## start Given data
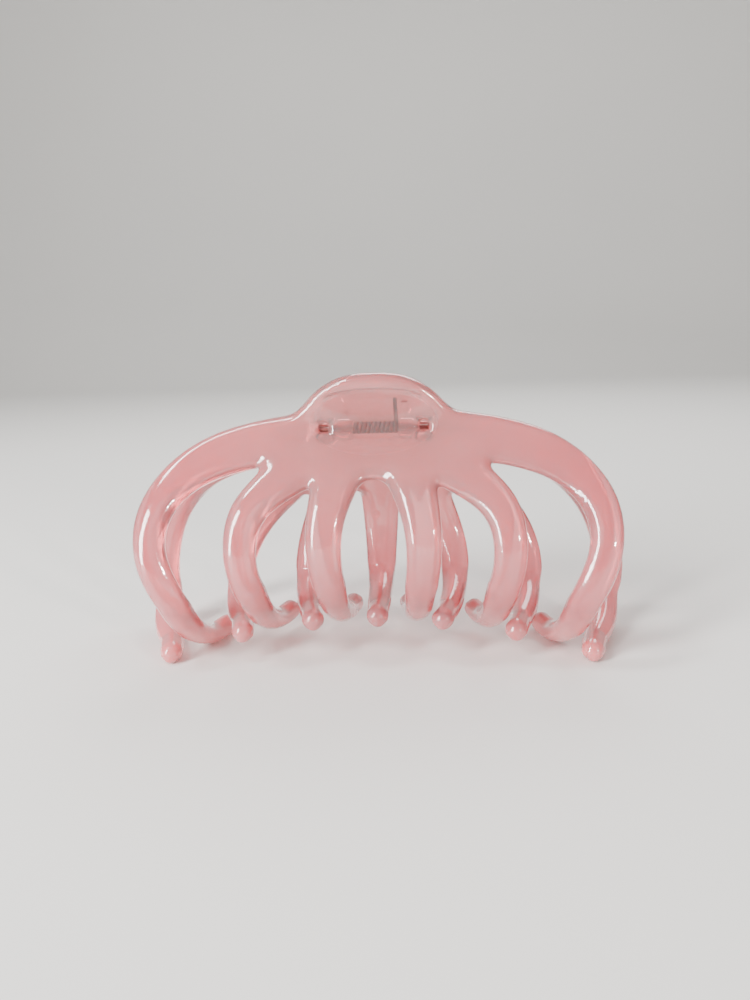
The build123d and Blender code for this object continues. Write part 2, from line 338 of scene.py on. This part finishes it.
def thicken_necks(obj, node):
    """Overlapping beads that blend each ball end into its hook."""
    shape = bmesh.new()
    shape.from_mesh(obj.data)
    (ball_depth, ball_height), (bend_depth, bend_height) = NECK_SIDES[node]
    for ball_place, bend_place in NECK_PLACES[node]:
        reach = 1 + ball_place ** 2 * REACH_GROWTH
        for side in (1, -1) if ball_place else (1,):
            ball = from_clip_frame(side * ball_place, ball_depth, ball_height * reach)
            bend = from_clip_frame(side * bend_place, bend_depth, bend_height * reach)
            for i in range(NECK_BEADS):
                share = i / (NECK_BEADS - 1)
                middle = Matrix.Translation(ball.lerp(bend, share * NECK_SHARE))
                radius = (NECK_RADIUS - NECK_TAPER * share) * MM
                bmesh.ops.create_icosphere(shape, subdivisions=3, radius=radius, matrix=middle)
    shape.to_mesh(obj.data)
    shape.free()


def outwardness(place, normal):
    """How squarely a wall faces away from, or into, the space that the jaws curve round."""
    out = place - from_clip_frame(0, 0, -GRIP_DEPTH)
    out.x = 0
    return abs(normal.dot(out.normalized()))


def crown(obj):
    """Plumps the side walls, and gives the faces of the fingers a rounded crown."""
    vertices = obj.data.vertices
    facing = [outwardness(vertex.co, vertex.normal) for vertex in vertices]
    sides = [vertex.co.copy() for vertex, share in zip(vertices, facing) if share < SIDE_WALL]
    tree = KDTree(len(sides))
    for index, place in enumerate(sides):
        tree.insert(place, index)
    tree.balance()
    offsets = []
    for vertex, share in zip(vertices, facing):
        face = min(max((share - SIDE_WALL) / (FULL_FACE - SIDE_WALL), 0), 1)
        inwards = min(tree.find(vertex.co)[2] / CROWN_REACH, 1)
        rise = CROWN * (1 - (1 - inwards) ** 2)
        amount = (PLUMP * (1 - face) + rise * face) * softness(vertex.co)
        offsets.append(vertex.normal * amount)
    for vertex, offset in zip(vertices, offsets):
        vertex.co += offset


def moulded_copy(node, name, material):
    """The CAD jaw with softened, moulded edges, as one closed mesh."""
    obj = bpy.data.objects.new(name, frame["nodes"][node].data.copy())
    bpy.context.scene.collection.objects.link(obj)
    thicken_necks(obj, node)
    remesh = obj.modifiers.new("even", "REMESH")
    remesh.mode = "VOXEL"
    remesh.voxel_size = VOXEL
    obj.data = evaluated_mesh(obj)
    obj.modifiers.clear()
    group = obj.vertex_groups.new(name="soft")
    for vertex in obj.data.vertices:
        group.add([vertex.index], softness(vertex.co), "REPLACE")
    smooth = obj.modifiers.new("soften", "SMOOTH")
    smooth.factor = 0.5
    smooth.iterations = SMOOTH_STEPS
    smooth.vertex_group = "soft"
    obj.data = evaluated_mesh(obj)
    obj.modifiers.clear()
    obj.vertex_groups.clear()
    crown(obj)
    obj.data.shade_smooth()
    paint(obj, material)
    return obj


def press_marks(obj):
    """Shallow round recesses where the ejector pins pushed the moulding out."""
    for vertex in obj.data.vertices:
        for mark in MARKS:
            from_middle = (vertex.co - hinge - mark).length
            if from_middle > MARK_RADIUS + MARK_EDGE or vertex.normal.y > 0:
                continue
            edge = min((MARK_RADIUS + MARK_EDGE - from_middle) / (2 * MARK_EDGE), 1)
            vertex.co -= vertex.normal * MARK_DEEP * edge


def smooth_copy(node, name, material):
    """The CAD piece as a mesh of its own, shaded smooth."""
    obj = bpy.data.objects.new(name, frame["nodes"][node].data.copy())
    bpy.context.scene.collection.objects.link(obj)
    shape = bmesh.new()
    shape.from_mesh(obj.data)
    bmesh.ops.remove_doubles(shape, verts=shape.verts, dist=WELD)
    shape.to_mesh(obj.data)
    shape.free()
    obj.data.shade_smooth()
    paint(obj, material)
    return obj


def stand_for(node):
    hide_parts(node)


jelly = jelly_material()
pin_steel = steel_material("pin_steel", PIN_COLOUR, PIN_ROUGHNESS)
spring_steel = steel_material("spring_steel", SPRING_COLOUR, SPRING_ROUGHNESS)

front = moulded_copy("front_jaw", "front_jaw_moulding", jelly)
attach(front, "front")
stand_for("front_jaw")

back = moulded_copy("back_jaw", "back_jaw_moulding", jelly)
press_marks(back)
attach(back, "back")
stand_for("back_jaw")

pin = smooth_copy("hinge_pin", "pin_wire", pin_steel)
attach(pin, "front")
stand_for("hinge_pin")

spring = smooth_copy("torsion_spring", "spring_wire", spring_steel)
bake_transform(spring)
stand_for("torsion_spring")


# ---- floor, light, camera -----------------------------------------------------------------------
FLOOR_HALF = 3.0
SWEEP_START = 0.75         # the floor curves up behind the clip into a plain backdrop
SWEEP_RADIUS = 0.5
SWEEP_STEPS = 24
WALL_TOP = 2.0
PAPER = (0.74, 0.73, 0.71)
ROOM, ROOM_STRENGTH = (0.84, 0.83, 0.82), 0.65

# name, place, size, power and colour; the window also makes the long streaks on the fingers, and
# the lamp the small dots on their right
LIGHTS = [
    ("window", (-0.50, -0.46, 0.30), (0.16, 0.66), 15, (1, 0.99, 0.97)),
    ("lamp", (0.55, -0.60, 0.22), (0.05, 0.05), 3.5, (1, 0.95, 0.88)),
    ("skylight", (-0.34, -0.10, 0.70), (0.10, 0.20), 2.4),
    ("back_glow", (0.1, 0.45, 0.55), (0.5, 0.3), 3),
]


def sweep():
    """Pale floor and backdrop in one piece, with no corner between them."""
    line = [(-FLOOR_HALF, 0), (SWEEP_START, 0)]
    for i in range(1, SWEEP_STEPS + 1):
        turn = math.pi / 2 * i / SWEEP_STEPS
        across = SWEEP_START + SWEEP_RADIUS * math.sin(turn)
        line.append((across, SWEEP_RADIUS * (1 - math.cos(turn))))
    line.append((SWEEP_START + SWEEP_RADIUS, WALL_TOP))
    points = [(side * FLOOR_HALF, y, z) for y, z in line for side in (-1, 1)]
    faces = [(2 * i, 2 * i + 1, 2 * i + 3, 2 * i + 2) for i in range(len(line) - 1)]
    mesh = bpy.data.meshes.new("sweep")
    mesh.from_pydata(points, [], faces)
    mesh.shade_smooth()
    obj = bpy.data.objects.new("sweep", mesh)
    bpy.context.scene.collection.objects.link(obj)
    paint(obj, plain_material("pale_paper", PAPER, 0.7))


def area_light(name, place, size, power, color=(1, 1, 1)):
    data = bpy.data.lights.new(name, "AREA")
    data.shape = "RECTANGLE"
    data.size, data.size_y = size
    data.energy = power
    data.color = color
    obj = bpy.data.objects.new(name, data)
    obj.location = place
    obj.rotation_euler = (hinge - Vector(place)).to_track_quat("-Z", "Y").to_euler()
    bpy.context.scene.collection.objects.link(obj)


def world_light():
    world = bpy.data.worlds.new("soft_room")
    bpy.context.scene.world = world
    world.use_nodes = True
    background = world.node_tree.nodes["Background"]
    background.inputs["Color"].default_value = (*ROOM, 1)
    background.inputs["Strength"].default_value = ROOM_STRENGTH


def camera():
    turn, pitch, roll = (math.radians(a) for a in (CAMERA_TURN, CAMERA_PITCH, CAMERA_ROLL))
    level = Vector((-math.sin(turn), math.cos(turn), 0))
    ahead = level * math.cos(pitch) - Vector((0, 0, math.sin(pitch)))
    right = ahead.cross(Vector((0, 0, 1))).normalized()
    up = right.cross(ahead)
    up = up * math.cos(roll) + right * math.sin(roll)
    right = ahead.cross(up)
    data = bpy.data.cameras.new("camera")
    data.lens = LENS
    data.sensor_width = 36.0
    data.clip_start = 0.01
    obj = bpy.data.objects.new("camera", data)
    turned = Matrix((right, up, -ahead)).transposed().to_4x4()
    obj.matrix_world = Matrix.Translation(hinge + EYE_FROM_HINGE) @ turned
    bpy.context.scene.collection.objects.link(obj)
    bpy.context.scene.camera = obj


sweep()
world_light()
for light in LIGHTS:
    area_light(*light)
camera()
## end Given data
-- Given exercise --
Write out, exactly and with nothing else, the lines of the listing above from its first line through the line with "return abs(normal.dot(out.normalized()))".

-- Answer to the problem --
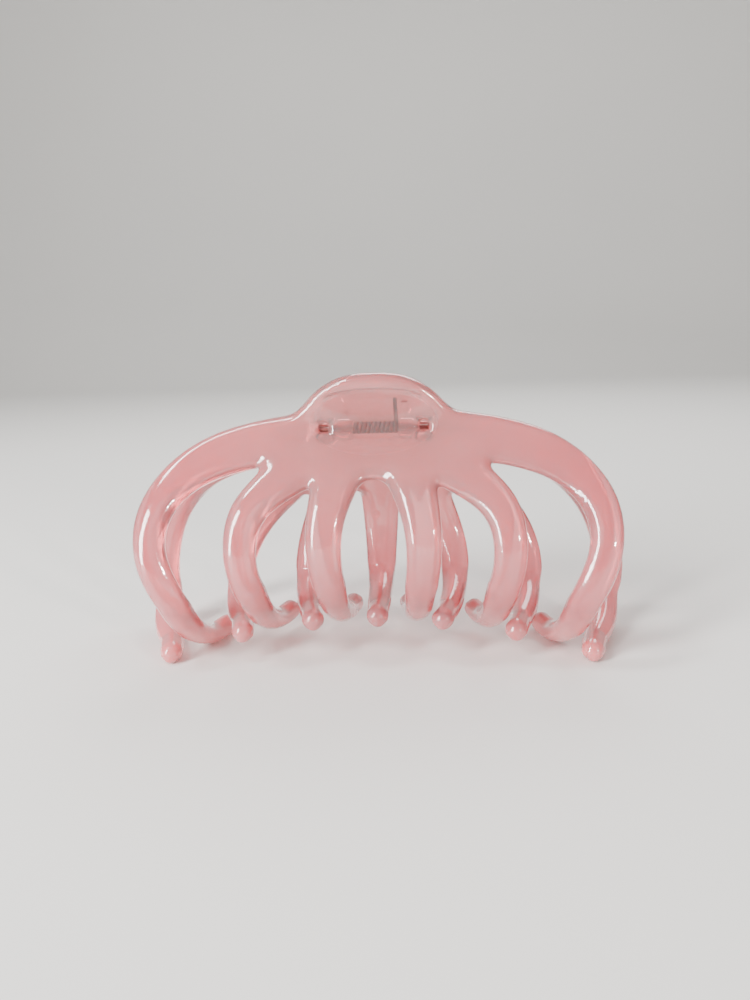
The build123d and Blender code for this object continues. Write part 2, from line 338 of scene.py on. This part finishes it.
def thicken_necks(obj, node):
    """Overlapping beads that blend each ball end into its hook."""
    shape = bmesh.new()
    shape.from_mesh(obj.data)
    (ball_depth, ball_height), (bend_depth, bend_height) = NECK_SIDES[node]
    for ball_place, bend_place in NECK_PLACES[node]:
        reach = 1 + ball_place ** 2 * REACH_GROWTH
        for side in (1, -1) if ball_place else (1,):
            ball = from_clip_frame(side * ball_place, ball_depth, ball_height * reach)
            bend = from_clip_frame(side * bend_place, bend_depth, bend_height * reach)
            for i in range(NECK_BEADS):
                share = i / (NECK_BEADS - 1)
                middle = Matrix.Translation(ball.lerp(bend, share * NECK_SHARE))
                radius = (NECK_RADIUS - NECK_TAPER * share) * MM
                bmesh.ops.create_icosphere(shape, subdivisions=3, radius=radius, matrix=middle)
    shape.to_mesh(obj.data)
    shape.free()


def outwardness(place, normal):
    """How squarely a wall faces away from, or into, the space that the jaws curve round."""
    out = place - from_clip_frame(0, 0, -GRIP_DEPTH)
    out.x = 0
    return abs(normal.dot(out.normalized()))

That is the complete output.